* What you are asked to do *
Copy every line of the records below where the word "node" occurs.

* Records *
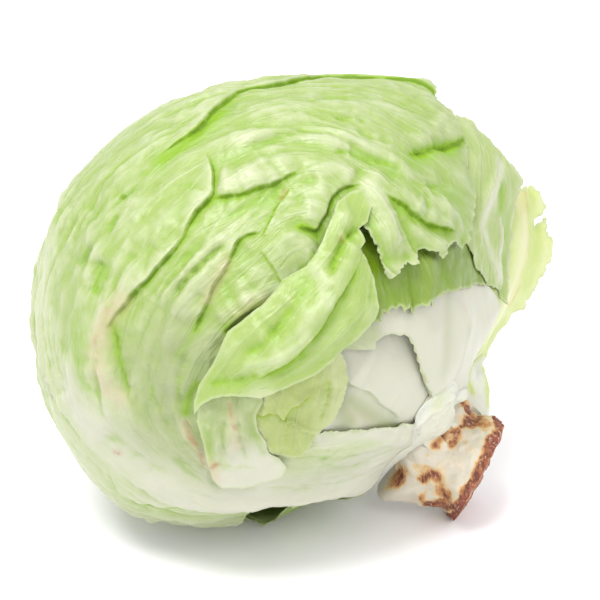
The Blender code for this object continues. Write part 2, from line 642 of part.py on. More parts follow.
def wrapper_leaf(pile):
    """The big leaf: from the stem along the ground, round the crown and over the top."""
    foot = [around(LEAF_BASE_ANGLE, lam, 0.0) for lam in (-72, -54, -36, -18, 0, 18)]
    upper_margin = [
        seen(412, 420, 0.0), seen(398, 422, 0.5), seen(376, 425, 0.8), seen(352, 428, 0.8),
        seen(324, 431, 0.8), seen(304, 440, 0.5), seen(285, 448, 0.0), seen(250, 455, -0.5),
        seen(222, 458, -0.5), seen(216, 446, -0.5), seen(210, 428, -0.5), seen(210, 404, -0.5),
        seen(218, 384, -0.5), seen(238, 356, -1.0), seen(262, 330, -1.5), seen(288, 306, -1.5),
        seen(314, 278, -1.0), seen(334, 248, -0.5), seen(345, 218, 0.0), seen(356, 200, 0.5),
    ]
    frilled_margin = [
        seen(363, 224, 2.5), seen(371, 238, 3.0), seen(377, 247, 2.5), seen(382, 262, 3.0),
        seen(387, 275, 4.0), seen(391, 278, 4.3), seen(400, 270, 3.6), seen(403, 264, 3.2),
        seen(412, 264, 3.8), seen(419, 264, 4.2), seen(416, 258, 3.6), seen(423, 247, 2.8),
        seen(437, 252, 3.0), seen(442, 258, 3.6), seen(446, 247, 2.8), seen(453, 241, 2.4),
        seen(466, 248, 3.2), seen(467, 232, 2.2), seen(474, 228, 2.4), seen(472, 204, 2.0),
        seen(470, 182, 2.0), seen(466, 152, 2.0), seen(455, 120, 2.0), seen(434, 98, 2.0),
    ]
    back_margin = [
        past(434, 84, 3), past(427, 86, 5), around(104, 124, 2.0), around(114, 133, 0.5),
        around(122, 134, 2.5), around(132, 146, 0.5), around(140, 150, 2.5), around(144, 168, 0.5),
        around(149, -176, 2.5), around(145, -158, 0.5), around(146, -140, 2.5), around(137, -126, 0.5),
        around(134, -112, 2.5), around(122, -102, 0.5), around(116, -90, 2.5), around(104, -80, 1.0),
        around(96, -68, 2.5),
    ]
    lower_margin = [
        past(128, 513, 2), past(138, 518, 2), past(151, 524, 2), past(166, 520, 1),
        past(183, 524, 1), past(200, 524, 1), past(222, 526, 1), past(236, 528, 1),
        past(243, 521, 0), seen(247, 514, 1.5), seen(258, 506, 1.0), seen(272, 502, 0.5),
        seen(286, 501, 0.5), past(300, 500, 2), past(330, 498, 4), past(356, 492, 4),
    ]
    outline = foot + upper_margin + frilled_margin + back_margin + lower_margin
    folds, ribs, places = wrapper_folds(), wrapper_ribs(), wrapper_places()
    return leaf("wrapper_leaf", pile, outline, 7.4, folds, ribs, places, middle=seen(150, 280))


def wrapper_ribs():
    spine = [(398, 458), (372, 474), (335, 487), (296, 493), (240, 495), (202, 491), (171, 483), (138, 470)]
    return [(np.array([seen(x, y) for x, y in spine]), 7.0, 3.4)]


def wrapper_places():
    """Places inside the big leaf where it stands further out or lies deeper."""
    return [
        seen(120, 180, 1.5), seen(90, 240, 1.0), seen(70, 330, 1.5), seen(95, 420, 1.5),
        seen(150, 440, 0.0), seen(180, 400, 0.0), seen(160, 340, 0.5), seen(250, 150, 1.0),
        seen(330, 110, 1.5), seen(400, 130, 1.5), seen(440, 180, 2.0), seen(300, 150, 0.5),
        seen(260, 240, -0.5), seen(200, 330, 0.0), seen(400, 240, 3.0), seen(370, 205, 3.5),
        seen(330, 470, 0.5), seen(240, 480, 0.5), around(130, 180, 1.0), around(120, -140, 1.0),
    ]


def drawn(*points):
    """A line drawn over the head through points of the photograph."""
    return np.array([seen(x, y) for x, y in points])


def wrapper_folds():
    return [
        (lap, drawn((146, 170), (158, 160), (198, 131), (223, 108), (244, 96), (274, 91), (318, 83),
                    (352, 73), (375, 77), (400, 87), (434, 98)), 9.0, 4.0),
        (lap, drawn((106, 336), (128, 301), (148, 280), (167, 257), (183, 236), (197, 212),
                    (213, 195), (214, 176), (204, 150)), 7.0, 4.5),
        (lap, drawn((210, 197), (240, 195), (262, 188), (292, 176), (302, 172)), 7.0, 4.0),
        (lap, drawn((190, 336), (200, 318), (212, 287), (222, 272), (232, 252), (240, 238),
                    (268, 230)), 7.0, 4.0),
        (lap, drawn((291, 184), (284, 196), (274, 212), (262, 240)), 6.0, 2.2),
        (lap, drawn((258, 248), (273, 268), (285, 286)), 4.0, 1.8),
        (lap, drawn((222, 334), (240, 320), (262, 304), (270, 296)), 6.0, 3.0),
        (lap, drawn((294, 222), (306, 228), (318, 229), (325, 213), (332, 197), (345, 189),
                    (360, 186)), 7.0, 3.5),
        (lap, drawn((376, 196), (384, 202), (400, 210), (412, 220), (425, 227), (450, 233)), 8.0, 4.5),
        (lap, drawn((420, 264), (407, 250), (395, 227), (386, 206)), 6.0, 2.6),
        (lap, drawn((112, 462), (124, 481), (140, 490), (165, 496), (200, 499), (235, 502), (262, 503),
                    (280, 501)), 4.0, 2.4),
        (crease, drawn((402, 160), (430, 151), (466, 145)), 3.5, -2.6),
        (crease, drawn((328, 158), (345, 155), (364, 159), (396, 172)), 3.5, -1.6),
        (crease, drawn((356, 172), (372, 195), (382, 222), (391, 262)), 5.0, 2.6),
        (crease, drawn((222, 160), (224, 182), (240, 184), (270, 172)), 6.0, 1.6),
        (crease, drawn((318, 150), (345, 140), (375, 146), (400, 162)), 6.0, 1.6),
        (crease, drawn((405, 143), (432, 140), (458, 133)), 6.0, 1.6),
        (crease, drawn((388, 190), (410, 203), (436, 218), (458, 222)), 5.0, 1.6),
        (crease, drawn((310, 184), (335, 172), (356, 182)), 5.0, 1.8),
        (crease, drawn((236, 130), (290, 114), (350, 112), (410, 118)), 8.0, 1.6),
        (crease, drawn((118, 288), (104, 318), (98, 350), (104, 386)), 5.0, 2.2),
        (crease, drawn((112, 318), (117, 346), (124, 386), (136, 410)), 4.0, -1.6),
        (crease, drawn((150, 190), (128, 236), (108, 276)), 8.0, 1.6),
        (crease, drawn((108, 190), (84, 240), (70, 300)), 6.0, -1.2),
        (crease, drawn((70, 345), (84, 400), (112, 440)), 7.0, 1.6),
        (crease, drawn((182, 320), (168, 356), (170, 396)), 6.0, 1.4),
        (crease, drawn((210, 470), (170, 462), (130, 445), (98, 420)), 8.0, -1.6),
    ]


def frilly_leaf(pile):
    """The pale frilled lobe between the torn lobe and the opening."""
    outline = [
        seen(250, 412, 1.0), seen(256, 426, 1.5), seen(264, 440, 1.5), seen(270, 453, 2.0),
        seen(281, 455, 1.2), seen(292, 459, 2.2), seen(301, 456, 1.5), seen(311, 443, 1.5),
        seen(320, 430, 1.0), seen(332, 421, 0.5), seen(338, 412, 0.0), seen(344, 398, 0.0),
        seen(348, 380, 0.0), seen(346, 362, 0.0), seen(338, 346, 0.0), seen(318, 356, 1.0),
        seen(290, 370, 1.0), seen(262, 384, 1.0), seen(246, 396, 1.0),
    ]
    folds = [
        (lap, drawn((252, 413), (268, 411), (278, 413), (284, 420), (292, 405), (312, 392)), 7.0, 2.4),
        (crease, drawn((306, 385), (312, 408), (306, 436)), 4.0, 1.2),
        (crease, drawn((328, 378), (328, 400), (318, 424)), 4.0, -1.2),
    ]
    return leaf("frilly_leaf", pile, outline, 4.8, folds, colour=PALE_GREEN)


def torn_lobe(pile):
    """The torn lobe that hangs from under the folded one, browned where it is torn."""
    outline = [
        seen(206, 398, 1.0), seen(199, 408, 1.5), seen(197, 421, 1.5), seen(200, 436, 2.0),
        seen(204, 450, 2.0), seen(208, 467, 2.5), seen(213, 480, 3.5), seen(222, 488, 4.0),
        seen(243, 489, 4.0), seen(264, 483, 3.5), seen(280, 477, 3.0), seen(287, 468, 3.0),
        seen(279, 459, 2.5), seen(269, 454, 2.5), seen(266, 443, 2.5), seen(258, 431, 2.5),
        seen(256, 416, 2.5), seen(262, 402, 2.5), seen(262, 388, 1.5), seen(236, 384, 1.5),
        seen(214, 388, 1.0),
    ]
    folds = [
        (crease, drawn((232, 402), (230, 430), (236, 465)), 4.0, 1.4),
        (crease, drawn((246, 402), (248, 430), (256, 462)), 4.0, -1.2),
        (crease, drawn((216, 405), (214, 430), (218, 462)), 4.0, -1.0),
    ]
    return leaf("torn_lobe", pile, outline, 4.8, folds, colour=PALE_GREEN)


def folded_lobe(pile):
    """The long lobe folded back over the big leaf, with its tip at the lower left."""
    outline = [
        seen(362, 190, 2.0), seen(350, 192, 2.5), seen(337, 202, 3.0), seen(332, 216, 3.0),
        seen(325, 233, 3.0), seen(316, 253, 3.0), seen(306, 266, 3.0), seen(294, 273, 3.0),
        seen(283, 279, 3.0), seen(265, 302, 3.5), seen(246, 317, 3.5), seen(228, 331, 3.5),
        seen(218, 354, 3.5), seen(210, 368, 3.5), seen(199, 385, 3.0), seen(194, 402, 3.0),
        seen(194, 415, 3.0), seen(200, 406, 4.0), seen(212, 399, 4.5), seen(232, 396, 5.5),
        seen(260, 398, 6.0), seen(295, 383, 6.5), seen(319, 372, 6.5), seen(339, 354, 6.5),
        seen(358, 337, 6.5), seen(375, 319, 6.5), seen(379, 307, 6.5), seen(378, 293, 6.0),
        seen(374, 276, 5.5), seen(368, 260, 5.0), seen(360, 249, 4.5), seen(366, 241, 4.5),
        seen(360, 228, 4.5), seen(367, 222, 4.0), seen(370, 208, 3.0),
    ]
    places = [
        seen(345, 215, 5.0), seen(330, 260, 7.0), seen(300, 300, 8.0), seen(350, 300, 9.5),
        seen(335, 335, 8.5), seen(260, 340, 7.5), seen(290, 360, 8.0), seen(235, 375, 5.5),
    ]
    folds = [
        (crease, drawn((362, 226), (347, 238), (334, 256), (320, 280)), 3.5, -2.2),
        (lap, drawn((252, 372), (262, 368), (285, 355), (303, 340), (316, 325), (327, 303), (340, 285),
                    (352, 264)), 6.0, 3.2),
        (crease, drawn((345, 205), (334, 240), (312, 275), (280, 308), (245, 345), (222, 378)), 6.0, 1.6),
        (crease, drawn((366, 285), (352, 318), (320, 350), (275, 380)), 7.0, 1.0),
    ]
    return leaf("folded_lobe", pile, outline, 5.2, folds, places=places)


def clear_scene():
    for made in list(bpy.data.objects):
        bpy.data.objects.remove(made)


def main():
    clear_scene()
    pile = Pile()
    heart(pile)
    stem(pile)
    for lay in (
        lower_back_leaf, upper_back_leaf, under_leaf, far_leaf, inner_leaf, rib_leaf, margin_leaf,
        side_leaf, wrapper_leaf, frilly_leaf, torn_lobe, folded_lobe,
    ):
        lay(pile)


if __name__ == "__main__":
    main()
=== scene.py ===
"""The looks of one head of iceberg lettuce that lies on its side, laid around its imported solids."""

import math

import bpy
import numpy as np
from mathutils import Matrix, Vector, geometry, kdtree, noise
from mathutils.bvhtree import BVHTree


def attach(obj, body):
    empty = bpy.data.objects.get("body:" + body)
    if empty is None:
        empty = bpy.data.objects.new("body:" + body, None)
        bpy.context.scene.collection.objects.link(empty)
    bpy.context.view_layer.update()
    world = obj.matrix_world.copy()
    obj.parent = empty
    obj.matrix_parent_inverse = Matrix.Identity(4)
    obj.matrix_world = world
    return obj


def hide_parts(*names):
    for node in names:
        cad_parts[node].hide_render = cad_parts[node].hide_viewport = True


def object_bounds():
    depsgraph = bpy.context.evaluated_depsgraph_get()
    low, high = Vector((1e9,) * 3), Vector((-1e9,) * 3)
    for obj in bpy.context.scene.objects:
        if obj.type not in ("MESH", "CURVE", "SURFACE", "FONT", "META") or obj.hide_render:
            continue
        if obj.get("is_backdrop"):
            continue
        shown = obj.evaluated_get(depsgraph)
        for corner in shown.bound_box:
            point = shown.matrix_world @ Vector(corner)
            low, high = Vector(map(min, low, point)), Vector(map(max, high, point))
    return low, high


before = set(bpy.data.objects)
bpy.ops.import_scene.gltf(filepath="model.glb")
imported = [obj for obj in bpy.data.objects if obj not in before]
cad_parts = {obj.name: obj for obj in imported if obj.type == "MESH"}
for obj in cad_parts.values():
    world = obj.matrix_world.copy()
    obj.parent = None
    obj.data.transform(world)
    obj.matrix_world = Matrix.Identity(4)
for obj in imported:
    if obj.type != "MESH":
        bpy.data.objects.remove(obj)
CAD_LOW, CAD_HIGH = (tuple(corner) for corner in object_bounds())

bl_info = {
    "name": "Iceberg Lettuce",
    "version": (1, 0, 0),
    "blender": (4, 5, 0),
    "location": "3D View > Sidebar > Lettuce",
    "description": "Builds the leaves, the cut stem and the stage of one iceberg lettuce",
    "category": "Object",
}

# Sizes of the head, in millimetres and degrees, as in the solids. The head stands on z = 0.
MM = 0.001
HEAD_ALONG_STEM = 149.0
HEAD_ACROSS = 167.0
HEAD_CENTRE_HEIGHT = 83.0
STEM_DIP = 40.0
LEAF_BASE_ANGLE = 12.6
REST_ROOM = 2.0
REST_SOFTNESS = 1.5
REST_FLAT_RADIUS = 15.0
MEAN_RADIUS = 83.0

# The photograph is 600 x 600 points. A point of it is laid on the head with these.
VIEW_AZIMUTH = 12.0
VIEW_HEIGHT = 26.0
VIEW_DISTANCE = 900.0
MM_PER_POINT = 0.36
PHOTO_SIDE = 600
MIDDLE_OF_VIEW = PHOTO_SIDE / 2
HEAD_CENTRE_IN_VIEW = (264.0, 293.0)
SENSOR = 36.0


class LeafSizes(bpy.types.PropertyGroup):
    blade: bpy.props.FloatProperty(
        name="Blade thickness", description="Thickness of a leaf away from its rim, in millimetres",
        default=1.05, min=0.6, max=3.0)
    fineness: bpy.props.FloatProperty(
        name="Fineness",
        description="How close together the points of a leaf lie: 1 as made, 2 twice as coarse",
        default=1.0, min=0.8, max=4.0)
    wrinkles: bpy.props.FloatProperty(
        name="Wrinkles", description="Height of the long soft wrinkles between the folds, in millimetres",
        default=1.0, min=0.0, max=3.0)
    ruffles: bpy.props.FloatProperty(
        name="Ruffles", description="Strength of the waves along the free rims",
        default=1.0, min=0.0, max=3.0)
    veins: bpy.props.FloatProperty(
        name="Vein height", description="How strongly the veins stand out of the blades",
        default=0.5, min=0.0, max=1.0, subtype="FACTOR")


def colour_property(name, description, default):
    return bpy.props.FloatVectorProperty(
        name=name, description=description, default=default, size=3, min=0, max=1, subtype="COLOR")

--

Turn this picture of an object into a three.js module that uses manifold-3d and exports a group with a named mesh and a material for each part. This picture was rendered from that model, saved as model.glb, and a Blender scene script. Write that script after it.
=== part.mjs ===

* Right answer *
    for node in names:
        cad_parts[node].hide_render = cad_parts[node].hide_viewport = True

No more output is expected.